Given the amount of people from just that one book that are known, I assume there will be far more people than most expect who's memory survives into the future.
 

RedSparrows

Prophet of Regret
Member
Feb 22, 2019
6,492
Feel like Yuri Gagarin has a bigger chance than Armstrong, on a long-enough timeline.
 

Jisgsaw

Member
Oct 27, 2017
3,369
Outside Einstein and Hitler, probably some other political figure (Napoleon, Mao, Stalin), some artists (Beethoven, Picasso).
Also some other scientist, be it only because we gave physical units or fundamental physical formulas / porperties their name (Ohm, Tesla, Hertz, Joule, Kelvin, Celsius (not Farenheit...), Becquerel, Ampere, Volta, Faraday, Maxwell, Fermi...)

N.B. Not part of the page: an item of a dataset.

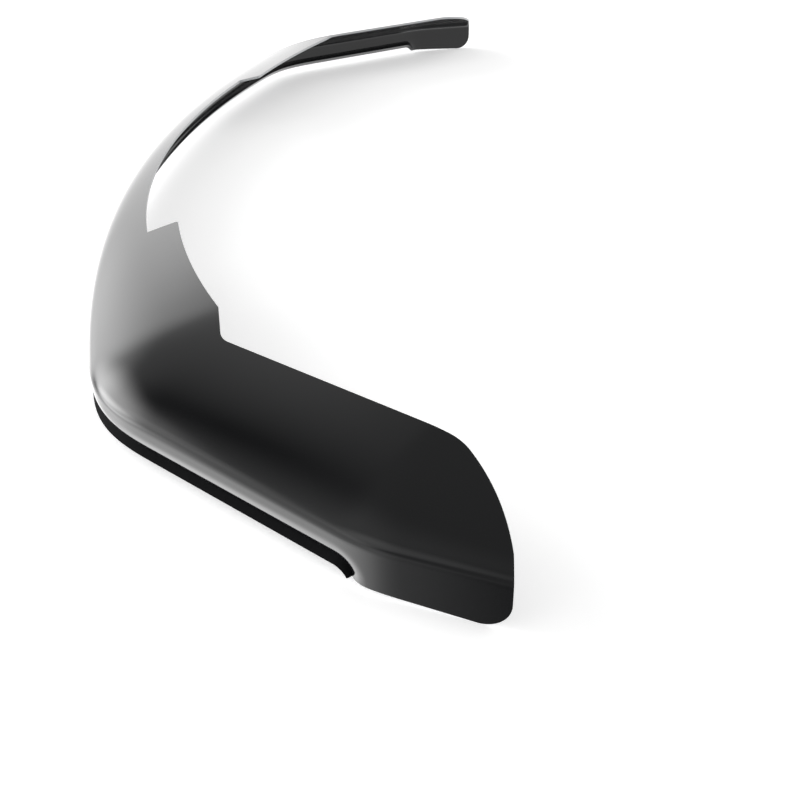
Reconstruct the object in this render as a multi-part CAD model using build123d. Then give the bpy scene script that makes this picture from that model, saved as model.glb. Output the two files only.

The correct answer is nobody. 2000 years is a long fucking time, and even today universal recognition is pretty much reserved for religious figures. A whole hell of a lot of both horrific and amazing things will happen in 2000 years time, and people can only keep track of so much. Historians might take an interest in a handful of people, but lol at anybody who thinks that future civilizations will give two shits about our popular culture.

I'm pretty sure you know who Julius Caesar, Cleopatra, Pythagores, Archimedes or Homer are, and they are all from over 2000 year ago, and all political figures, scientists or artists.
 

9-Volt

Member
Oct 27, 2017
12,882
Pretty sure there will be lots of people who exist today will be alive in the 5th millennium. And they will take whatever drugs exist then to enhance the human memory. So, basically everyone.
 

jerf

Member
Nov 1, 2017
6,236
Who cares? Everyone died a 1,800 years ago.

and IF anyone is still alive all they will remember, all they will have ever known is a world of eternal fire, nothing else.
 

Absolute

Banned
Nov 6, 2017
2,090
Humans are probably gone in 100 years. The planet is dying from our POV. 20 years too late to course correct.